Zur Optionspflicht muss man sagen, dass diese weder durch diese Bundesregierung noch durch die Große Koalition eingeführt wurde; die Optionspflicht wurde 1999 von der SPD und den GRÜNEN auf den Weg gebracht und verabschiedet.

(Zuruf von Phyliss Demirel GRÜNE)

(Phyliss Demirel)

Es war ein Kompromiss, an dem auch die FDP mitgearbeitet hat, sonst wäre aus einer zögernden Reform des Staatsangehörigkeitsrechts gar nichts geworden. Es ist deshalb scheinheilig, so zu tun, als sei die Optionspflicht der SPD und den GRÜNEN aufgezwungen worden.

(Beifall bei der FDP)

Jetzt ist es an der Zeit, diesen Kompromiss zu überdenken, da stimme ich mit Ihnen vollkommen überein. Die Anerkennung der doppelten Staatsangehörigkeit darf aber nicht zulasten der Integration gehen. Sprachkenntnisse sind wichtig, um am gesellschaftlichen Leben teilzunehmen.

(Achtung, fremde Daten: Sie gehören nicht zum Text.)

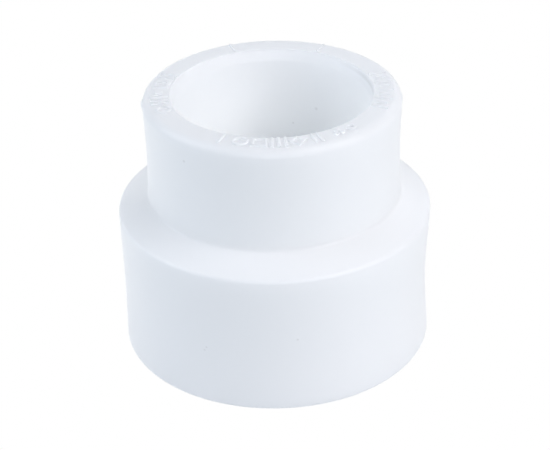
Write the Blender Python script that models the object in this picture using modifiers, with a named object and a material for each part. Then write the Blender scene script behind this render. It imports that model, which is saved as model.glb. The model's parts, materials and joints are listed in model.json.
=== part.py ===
"""Concentric reducer: a one-piece socket-fusion moulding for 40 mm and 32 mm plastic pipe.

Units are metres and +Z is up. The large socket opens downwards and its mouth face stands on
z = 0. The small socket opens upwards. The sockets, the cone between them and the waterway
share the Z axis, so the whole moulding is one closed outline turned about Z.
"""

import math
from collections import namedtuple

import bpy
from mathutils import Vector

# Overall form.
OVERALL_HEIGHT = 0.0438
LARGE_OUTER_RADIUS = 0.0256
SHOULDER_HEIGHT = 0.0239  # where the large wall ends and the cone starts
NECK_HEIGHT = 0.0265  # where the cone meets the small wall
SMALL_OUTER_RADIUS = 0.0207  # at the rim
NECK_OUTER_RADIUS = 0.02065  # at the foot of the small wall

# Fusion sockets: mouth radius, root radius and depth, for the pipe size in the name.
LARGE_MOUTH_RADIUS = 0.01965  # 40 mm pipe
LARGE_ROOT_RADIUS = 0.01945
LARGE_SOCKET_DEPTH = 0.0205
SMALL_MOUTH_RADIUS = 0.01565  # 32 mm pipe
SMALL_ROOT_RADIUS = 0.0155
SMALL_SOCKET_DEPTH = 0.0181

# Both mouths start with a short straight land and a tapered lead-in below it. The waterway
# joins the two pipe stops.
LEAD_IN_WIDTH = 0.0006
LEAD_IN_DEPTH = 0.0019
MOUTH_LAND = 0.0003
WATERWAY_RADIUS = 0.0128

# Corner roundings of the outline.
RIM_ROUND = 0.00145
NECK_ROUND = 0.0007
SHOULDER_ROUND = 0.0007
FOOT_ROUND = 0.0006
MOUTH_ROUND = 0.0001
LEAD_IN_ROUND = 0.0015
SOCKET_ROOT_ROUND = 0.0005
STOP_EDGE_ROUND = 0.0004

TURN_STEPS = 96
ARC_STEP = math.radians(30)  # the most that one chord of a rounded corner turns
MERGE_DISTANCE = 0.00001
SHARP_ANGLE = math.radians(35)

WHITE_PLASTIC = {
    "Base Color": (0.86, 0.89, 0.91, 1.0),
    "Roughness": 0.42,
    "Metallic": 0.0,
    "IOR": 1.49,
}

Corner = namedtuple("Corner", "radius height round")


def outline_corners():
    """The half section's corners: down the outside, in across the foot, and up the inside."""
    large_stop = LARGE_SOCKET_DEPTH
    small_stop = OVERALL_HEIGHT - SMALL_SOCKET_DEPTH
    return [
        Corner(SMALL_OUTER_RADIUS, OVERALL_HEIGHT, RIM_ROUND),
        Corner(NECK_OUTER_RADIUS, NECK_HEIGHT, NECK_ROUND),
        Corner(LARGE_OUTER_RADIUS, SHOULDER_HEIGHT, SHOULDER_ROUND),
        Corner(LARGE_OUTER_RADIUS, 0.0, FOOT_ROUND),
        Corner(LARGE_MOUTH_RADIUS + LEAD_IN_WIDTH, 0.0, MOUTH_ROUND),
        Corner(LARGE_MOUTH_RADIUS + LEAD_IN_WIDTH, MOUTH_LAND, MOUTH_ROUND),
        Corner(LARGE_MOUTH_RADIUS, LEAD_IN_DEPTH, LEAD_IN_ROUND),
        Corner(LARGE_ROOT_RADIUS, large_stop, SOCKET_ROOT_ROUND),
        Corner(WATERWAY_RADIUS, large_stop, STOP_EDGE_ROUND),
        Corner(WATERWAY_RADIUS, small_stop, STOP_EDGE_ROUND),
        Corner(SMALL_ROOT_RADIUS, small_stop, SOCKET_ROOT_ROUND),
        Corner(SMALL_MOUTH_RADIUS, OVERALL_HEIGHT - LEAD_IN_DEPTH, LEAD_IN_ROUND),
        Corner(SMALL_MOUTH_RADIUS + LEAD_IN_WIDTH, OVERALL_HEIGHT - MOUTH_LAND, MOUTH_ROUND),
        Corner(SMALL_MOUTH_RADIUS + LEAD_IN_WIDTH, OVERALL_HEIGHT, MOUTH_ROUND),
    ]


def rounded_corner(before, corner, after):
    """Points of the arc that rounds one corner, from the edge before it to the edge after it."""
    here = Vector((corner.radius, corner.height))
    back = (Vector((before.radius, before.height)) - here).normalized()
    ahead = (Vector((after.radius, after.height)) - here).normalized()
    half_angle = back.angle(ahead) / 2
    start = here + back * (corner.round / math.tan(half_angle))
    centre = here + (back + ahead).normalized() * (corner.round / math.sin(half_angle))
    turn = math.pi - 2 * half_angle
    chords = max(1, math.ceil(turn / ARC_STEP))
    sweep = math.copysign(turn / chords, back.cross(ahead) * -1)
    spoke = start - centre
    points = []
    for index in range(chords + 1):
        cosine, sine = math.cos(sweep * index), math.sin(sweep * index)
        turned = Vector((cosine * spoke.x - sine * spoke.y, sine * spoke.x + cosine * spoke.y))
        points.append(centre + turned)
    return points


def half_section():
    """The closed outline as points of radius and height, with every corner rounded."""
    corners = outline_corners()
    points = []
    for index, corner in enumerate(corners):
        points += rounded_corner(corners[index - 1], corner, corners[(index + 1) % len(corners)])
    return points


def plastic_material():
    material = bpy.data.materials.new("white_polypropylene")
    material.use_nodes = True
    shader = material.node_tree.nodes["Principled BSDF"]
    for socket, value in WHITE_PLASTIC.items():
        shader.inputs[socket].default_value = value
    material.diffuse_color = WHITE_PLASTIC["Base Color"]
    return material


def turned_body(name, section, collection):
    """A solid turned from a closed half section in the XZ plane."""
    profile = bpy.data.meshes.new(name + "_profile")
    vertices = [(point.x, 0.0, point.y) for point in section]
    edges = [(index, (index + 1) % len(vertices)) for index in range(len(vertices))]
    profile.from_pydata(vertices, edges, [])
    body = bpy.data.objects.new(name, profile)
    collection.objects.link(body)

    turn = body.modifiers.new("Turn", "SCREW")
    turn.axis = "Z"
    turn.angle = math.tau
    turn.steps = TURN_STEPS
    turn.render_steps = TURN_STEPS
    turn.use_merge_vertices = True
    turn.merge_threshold = MERGE_DISTANCE

    graph = bpy.context.evaluated_depsgraph_get()
    solid = bpy.data.meshes.new_from_object(body.evaluated_get(graph))
    solid.name = name
    body.modifiers.clear()
    body.data = solid
    bpy.data.meshes.remove(profile)
    solid.shade_smooth()
    solid.set_sharp_from_angle(angle=SHARP_ANGLE)
    return body


def main():
    for thing in list(bpy.data.objects):
        bpy.data.objects.remove(thing, do_unlink=True)
    collection = bpy.data.collections.new("concentric_reducer")
    bpy.context.scene.collection.children.link(collection)

    body = turned_body("reducer_body", half_section(), collection)
    body.data.materials.clear()
    body.data.materials.append(plastic_material())


main()
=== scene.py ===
import json
import math
from collections import namedtuple

import bmesh
import bpy
from mathutils import Matrix, Vector


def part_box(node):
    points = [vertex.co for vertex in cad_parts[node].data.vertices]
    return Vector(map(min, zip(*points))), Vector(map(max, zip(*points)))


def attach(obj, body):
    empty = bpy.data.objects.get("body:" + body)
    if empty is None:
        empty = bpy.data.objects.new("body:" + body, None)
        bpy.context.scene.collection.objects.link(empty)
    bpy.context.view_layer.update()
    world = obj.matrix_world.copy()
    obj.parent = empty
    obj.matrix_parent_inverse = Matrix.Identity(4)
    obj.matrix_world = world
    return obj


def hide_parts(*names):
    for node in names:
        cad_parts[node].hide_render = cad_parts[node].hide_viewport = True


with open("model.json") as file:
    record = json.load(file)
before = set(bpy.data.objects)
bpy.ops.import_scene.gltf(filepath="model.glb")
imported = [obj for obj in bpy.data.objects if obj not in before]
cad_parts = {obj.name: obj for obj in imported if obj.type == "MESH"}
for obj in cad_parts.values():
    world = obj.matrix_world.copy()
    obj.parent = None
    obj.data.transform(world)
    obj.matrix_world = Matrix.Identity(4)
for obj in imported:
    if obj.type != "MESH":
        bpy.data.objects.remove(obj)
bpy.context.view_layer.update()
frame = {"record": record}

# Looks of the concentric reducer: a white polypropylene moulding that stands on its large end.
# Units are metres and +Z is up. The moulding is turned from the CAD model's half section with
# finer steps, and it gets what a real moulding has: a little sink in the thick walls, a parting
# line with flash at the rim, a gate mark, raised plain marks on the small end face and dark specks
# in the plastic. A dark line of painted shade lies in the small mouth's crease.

MM = 0.001
BODY = "root"
NODE = "reducer_body"

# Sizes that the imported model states.
NODE_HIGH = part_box(NODE)[1]
HEIGHT = NODE_HIGH.z
LARGE_OUTER = NODE_HIGH.x
STOPS = {mount["name"]: mount["pos_m"][2] for mount in frame["record"]["mounts"]}
LARGE_STOP = STOPS["large_pipe_stop"]
SMALL_STOP = STOPS["small_pipe_stop"]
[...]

Daher begrüßen wir nicht nur die Bundesratsinitiative, sondern werden uns auch in der kommenden Legislaturperiode – an der Regierung, Frau Demirel – für eine Reformierung des Staatsangehörigkeitsrechts einsetzen. – Danke.

(Beifall bei der FDP)

Das Wort bekommt Frau Özdemir.

Sehr geehrte Frau Präsidentin, meine Damen und Herren! Herr Trepoll, Sie haben vielleicht recht, wir haben schon öfters über dieses Thema gesprochen, und es kann auch sein, dass die SPD Wahlkampf macht. Aber ich finde es schon ein bisschen frech zu sagen, diese Debatte sei überflüssig, vor allem vor dem Hintergrund, dass Sie Politiker in einer Stadt sind, in der es interkulturell zugeht. Das zeigt doch, dass Sie ein bisschen realitätsfern sind.

(Beifall bei der LINKEN)

Man könnte vielen Menschen, vor allem vielen jungen Menschen, die ein Teil unserer Gesellschaft sind, das Leben wirklich erleichtern. Dafür müssten aber erst einige Politikerinnen und Politiker ihre Augen öffnen und sich die Gesellschaft einmal richtig anschauen, denn dann würde ihnen bewusst werden, dass die Gesellschaft nicht mehr so ausschaut wie vor 50 Jahren. Ständig wird die Integration von Migrantinnen und Migranten eingefordert, gerade von der CDU, öfters auch von der FDP – Sie tun das wie die Weltmeister –, aber es werden nicht die Rahmenbedingungen dafür geschaffen. Das ist unglaubwürdig und passt auch wirklich nicht in die heutige Zeit.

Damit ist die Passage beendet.